Current strategies to improve patient medication adherence
Patient adherence has been a top priority in healthcare for quite some time. Strategies to improve medication adherence currently include, but are not limited to:
- Personalised interventions – these include face-to-face counselling and Cognitive Behavioural Therapy (CBT) to establish reasons for non-adherence.
- Adherence packs for prescription medicines – these were first introduced in the UK in the 1990s, and an estimated one million patients benefit from them as a means to delivering their personalised medication regimes. These packs organise multiple medications in an easy-to-follow format which allows patients, or their carers, to check what needs to be taken and when.
- Timed medication dispensers – these are particularly useful if forgetting to take medicine is a significant risk factor. They have a built-in timer that beeps to remind the person to take their medication. Using a timed dispenser can be useful if someone needs to take medication several times a day.
- Intelligent or SMART medication packs – these are able to record the doses being taken and if they identify that a dose has been missed, they can notify the patient, carers or healthcare provider. Smart medication adherence products (MAPs) include smart pills, pill bottles, medication organisers, and blister packaging that contain radio frequency identification (RFID) technology and track real-time medication intake. Embracing smart MAPs enables healthcare professionals to monitor patients remotely and respond to maintain or improve medication adherence.
- New technologies and innovations – the use of apps and digital technology for healthcare, and specifically for medication and therapy adherence, is a relatively recent development, but it is one that looks set to expand in the coming years. Reminder mobile apps help patients track their own medication intake, addressing memory issues and forgetfulness as barriers to adherence. Incorporating medication reminders onto smartphones has become a mainstay in healthcare, offering patients a convenient and affordable way to monitor their own medication adherence.
- Smart wearable devices (SWDs) – these feature built-in biosensors that allow real-time medication monitoring. SWDs go beyond simple medication reminders, incorporating self-reporting capabilities. Wearable devices ranging from smartwatches to patches have proven to be one of the more effective medication adherence strategies.
- Artificial intelligence (AI) – analytics and machine learning make data-driven predictions that enhance the effectiveness of patient support programmes. AI is used by pharmaceutical organisations worldwide to predict non-adherence, personalise engagement strategies, and maximise interventions for the best possible patient experience and outcomes. Healthcare organisations receive data-driven actionable recommendations for the optimal channel, messaging and timing for each patient. For example, some patients will benefit more from low-touch medication reminders via text message or mobile app, whereas others may require higher-touch methods, such as personal phone calls, to educate on the importance of medication adherence.

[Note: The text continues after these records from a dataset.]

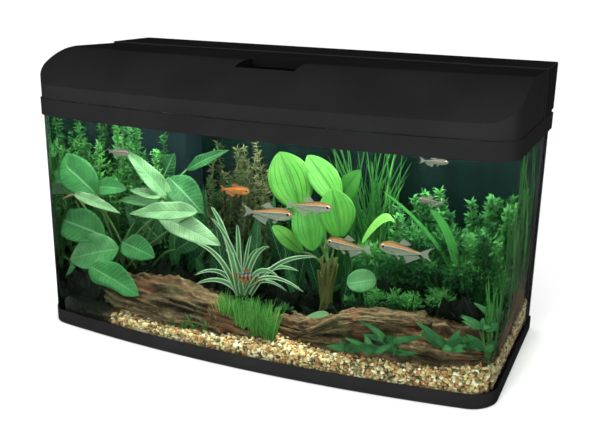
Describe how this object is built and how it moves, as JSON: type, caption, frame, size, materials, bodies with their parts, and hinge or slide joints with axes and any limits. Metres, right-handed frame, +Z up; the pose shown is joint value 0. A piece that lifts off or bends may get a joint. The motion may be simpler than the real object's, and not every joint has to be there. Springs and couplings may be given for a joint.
{
  "type": "aquarium",
  "caption": "Bow-front glass aquarium with black base and top trim, hinged hood with lamp and feeding flap, corner filter, gravel bed and driftwood.",
  "frame": {"origin": "on the ground under the middle of the bounding box", "axes": "+X along the tank's length, to the right seen from the front; +Y to the straight back, the bowed front faces -Y; +Z up"},
  "size_m": [0.8044, 0.3702, 0.4779],
  "materials": {
    "hood_plastic": "black satin moulded plastic",
    "frame_plastic": "black satin moulded plastic",
    "clear_glass": "clear float glass",
    "silicone": "black silicone",
    "foam": "grey closed-cell foam",
    "back_film": "dark blue-green film",
    "gravel": "mixed natural gravel",
    "wood": "waterlogged driftwood",
    "filter_plastic": "dark satin plastic",
    "sponge": "open-cell sponge",
    "wool": "white filter wool",
    "pump_plastic": "black plastic",
    "rotor": "ferrite magnet",
    "ceramic": "ceramic shaft",
    "heater_glass": "quartz tube",
    "steel": "stainless steel",
    "control_gear": "white enamel",
    "terminal": "cream plastic",
    "reflector": "white enamel",
    "lamp_glass": "frosted lamp tube",
    "socket_rubber": "black rubber",
    "clear_cover": "clear plastic",
    "rocker": "glossy black",
    "leaf": "wet green leaf",
    "fish": "scales",
    "water": "clear water"
  },
  "bodies": {
    "tank": {"base_tray": "frame_plastic", "foam_mat": "foam", "floor_glass": "clear_glass", "bent_glass": "clear_glass", "back_glass": "clear_glass", "floor_silicone": "silicone", "corner_silicone": "silicone", "back_film": "back_film", "top_trim": "frame_plastic", "cross_brace": "frame_plastic", "gravel_bed": "gravel", "driftwood_left": "wood", "driftwood_right": "wood", "filter_housing": "filter_plastic", "filter_silicone": "silicone", "sponge_coarse": "sponge", "sponge_fine": "sponge", "filter_wool": "wool", "pump_body": "pump_plastic", "pump_cover": "pump_plastic", "impeller_shaft": "ceramic", "pump_feet": "socket_rubber", "heater_tube": "heater_glass", "heater_cap": "pump_plastic", "rear_housing": "hood_plastic", "housing_floor": "hood_plastic", "housing_screws": "steel", "ballast": "control_gear", "terminal_block": "terminal", "cable_gland": "socket_rubber", "hinge_pins": "steel", "switch_bezel": "hood_plastic"},
    "hood_lid": {"front_cover": "hood_plastic", "lid_feet": "socket_rubber", "flap_pin": "steel", "lamp_tray": "reflector", "lamp_screws": "steel", "lamp_tubes": "lamp_glass", "lamp_sockets": "socket_rubber", "splash_cover": "clear_cover"},
    "feeding_hatch": {"feeding_flap": "hood_plastic"},
    "rocker_switch": {"light_switch": "rocker"},
    "rotor": {"impeller": "rotor"},
    "nozzle": {"outlet_nozzle": "pump_plastic"}
  },
  "joints": [
    {"name": "lid_hinge", "type": "hinge", "parent": "tank", "child": "hood_lid", "pos_m": [0, 0.075, 0.4724], "axis": [-1, 0, 0], "range_deg": [0, 85]},
    {"name": "hatch_hinge", "type": "hinge", "parent": "hood_lid", "child": "feeding_hatch", "pos_m": [0.01, -0.064, 0.4595], "axis": [-1, 0, 0], "range_deg": [0, 100]},
    {"name": "switch_rock", "type": "hinge", "parent": "tank", "child": "rocker_switch", "pos_m": [-0.39606, 0.135, 0.44], "axis": [0, -1, 0], "range_deg": [0, 16]},
    {"name": "impeller_spin", "type": "hinge", "parent": "tank", "child": "rotor", "pos_m": [-0.3, 0.143, 0.3], "axis": [0, 0, 1], "continuous": true},
    {"name": "nozzle_swivel", "type": "hinge", "parent": "tank", "child": "nozzle", "pos_m": [-0.3, 0.095, 0.341], "axis": [0, 1, 0], "range_deg": [-90, 90]}
  ]
}
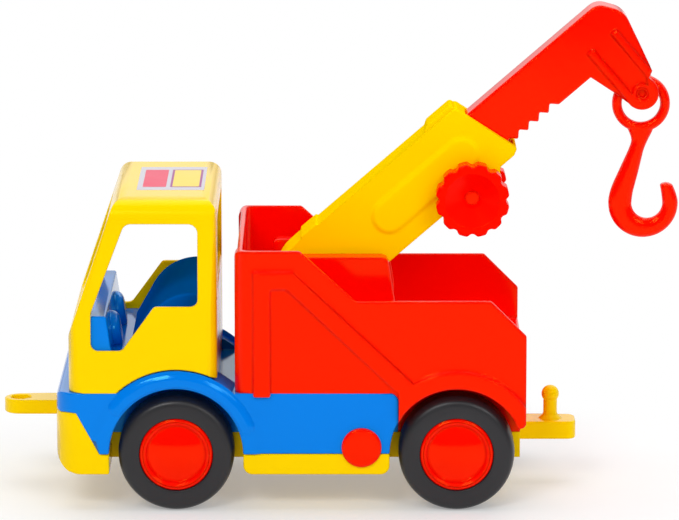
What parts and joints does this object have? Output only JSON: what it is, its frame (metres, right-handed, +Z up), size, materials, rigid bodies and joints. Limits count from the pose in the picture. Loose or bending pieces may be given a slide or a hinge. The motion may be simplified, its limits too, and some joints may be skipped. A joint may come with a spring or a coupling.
{
  "type": "toy tow truck",
  "caption": "Toddler's moulded plastic tow truck: yellow cab and chassis, blue body, red bed, and a sliding boom with winding knobs and a swinging hook.",
  "frame": {"origin": "on the floor under the middle of the truck, tow tab and hook counted", "axes": "+X forward, +Y to the truck's left, +Z up"},
  "size_m": [0.3705, 0.14, 0.2673],
  "materials": {
    "yellow_plastic": "glossy moulded",
    "blue_plastic": "glossy moulded",
    "red_plastic": "glossy moulded",
    "black_tyre": "satin moulded",
    "axle_steel": "plain"
  },
  "bodies": {
    "truck": {"chassis": "yellow_plastic", "lower_body": "blue_plastic", "cab_shell": "yellow_plastic", "dashboard": "blue_plastic", "steering_discs": "blue_plastic", "seat_bench": "blue_plastic", "bed": "red_plastic", "boom_pedestal": "red_plastic", "boom_pin": "red_plastic", "side_button_left": "red_plastic", "side_button_right": "red_plastic"},
    "front_wheels": {"axle_front": "axle_steel", "tyre_front_left": "black_tyre", "rim_front_left": "red_plastic", "tyre_front_right": "black_tyre", "rim_front_right": "red_plastic"},
    "rear_wheels": {"axle_rear": "axle_steel", "tyre_rear_left": "black_tyre", "rim_rear_left": "red_plastic", "tyre_rear_right": "black_tyre", "rim_rear_right": "red_plastic"},
    "boom": {"boom_sleeve_left": "yellow_plastic", "boom_sleeve_right": "yellow_plastic"},
    "winder": {"pinion": "red_plastic", "knob_left": "red_plastic", "knob_right": "red_plastic"},
    "arm": {"boom_arm": "red_plastic", "hook_pin": "red_plastic"},
    "hook": {"hook": "red_plastic"}
  },
  "joints": [
    {"name": "front_wheels_roll", "type": "hinge", "parent": "truck", "child": "front_wheels", "pos_m": [0.0885, 0, 0.0314], "axis": [0, 1, 0], "continuous": true},
    {"name": "rear_wheels_roll", "type": "hinge", "parent": "truck", "child": "rear_wheels", "pos_m": [-0.063, 0, 0.0314], "axis": [0, 1, 0], "continuous": true},
    {"name": "boom_lift", "type": "hinge", "parent": "truck", "child": "boom", "pos_m": [0.0141, 0, 0.1185], "axis": [0, 1, 0], "range_deg": [-15, 15]},
    {"name": "arm_slide", "type": "slide", "parent": "boom", "child": "arm", "axis": [-0.7559, 0, 0.6547], "range_m": [-0.046, 0.026]},
    {"name": "winder_turn", "type": "hinge", "parent": "boom", "child": "winder", "pos_m": [-0.07192, 0, 0.16338], "axis": [0, -1, 0], "range_deg": [-326, 185]},
    {"name": "hook_swing", "type": "hinge", "parent": "arm", "child": "hook", "pos_m": [-0.16433, 0, 0.21935], "axis": [0, 1, 0], "range_deg": [-30, 30]}
  ],
  "couplings": [
    {"joint": "winder_turn", "follows": "arm_slide", "rad_per_m": 123.3}
  ]
}
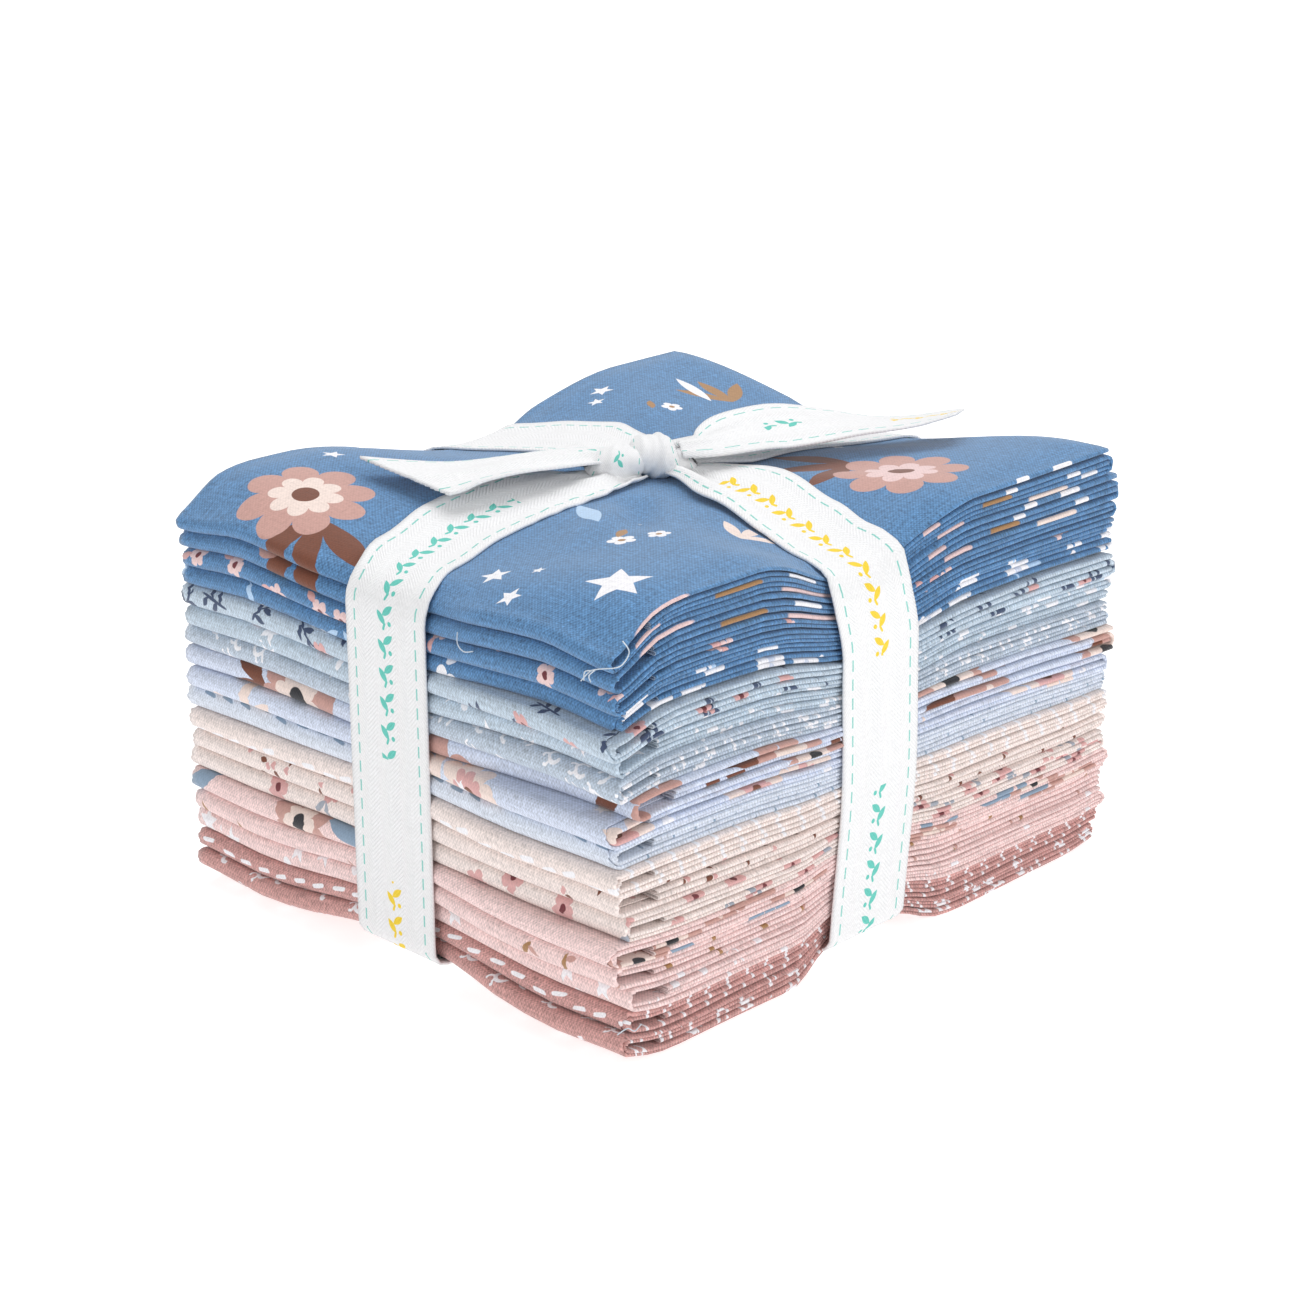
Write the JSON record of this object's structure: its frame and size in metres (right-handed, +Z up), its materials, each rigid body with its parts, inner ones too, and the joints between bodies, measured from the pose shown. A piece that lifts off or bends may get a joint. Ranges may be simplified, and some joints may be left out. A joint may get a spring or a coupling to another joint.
{
  "type": "fat quarter bundle",
  "caption": "Stack of folded cotton fat quarters tied both ways with a flat woven tape, knotted on top with two free tails; for quilting and display.",
  "frame": {"origin": "middle of the bundle's underside, on the surface that it lies on", "axes": "+X along the longer side of the folded cuts, from their outer folds to their free edges; +Y across them; +Z up through the stack"},
  "size_m": [0.1626, 0.1376, 0.1037],
  "materials": {
    "denim": "plain-weave quilting cotton, mid blue ground with a small print",
    "mist": "plain-weave quilting cotton, light grey-blue ground with a small print",
    "slate": "plain-weave quilting cotton, grey-blue ground with small white marks",
    "lavender": "plain-weave quilting cotton, lavender-blue ground with a large print",
    "ice": "plain-weave quilting cotton, pale blue ground with short dashes",
    "cream": "plain-weave quilting cotton, cream ground with a small print",
    "blush": "plain-weave quilting cotton, pale pink ground with a small print",
    "rose": "plain-weave quilting cotton, dusty rose ground with white marks",
    "tape": "white woven cotton tape with a coloured running stitch near each edge"
  },
  "bodies": {
    "root": {"fat_quarter_01": "denim", "fat_quarter_02": "denim", "fat_quarter_03": "denim", "fat_quarter_04": "denim", "fat_quarter_05": "mist", "fat_quarter_06": "mist", "fat_quarter_07": "slate", "fat_quarter_08": "lavender", "fat_quarter_09": "lavender", "fat_quarter_10": "ice", "fat_quarter_11": "cream", "fat_quarter_12": "cream", "fat_quarter_13": "cream", "fat_quarter_14": "blush", "fat_quarter_15": "blush", "fat_quarter_16": "blush", "fat_quarter_17": "rose", "fat_quarter_18": "rose", "tape_lengthwise": "tape", "tape_crosswise": "tape", "tape_knot": "tape", "tape_tail_left": "tape", "tape_tail_right": "tape"}
  },
  "joints": []
}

Medication adherence can have a tremendous impact on patients’ quality and length of life, their health outcomes, and the overall healthcare costs to providers such as the NHS. With AI evolving, healthcare providers can become more successful in their efforts to improve medication adherence through the development and use of digital health technologies, as the strategies used can be personalised for individual patients and be as patient-centric as possible to achieve positive results.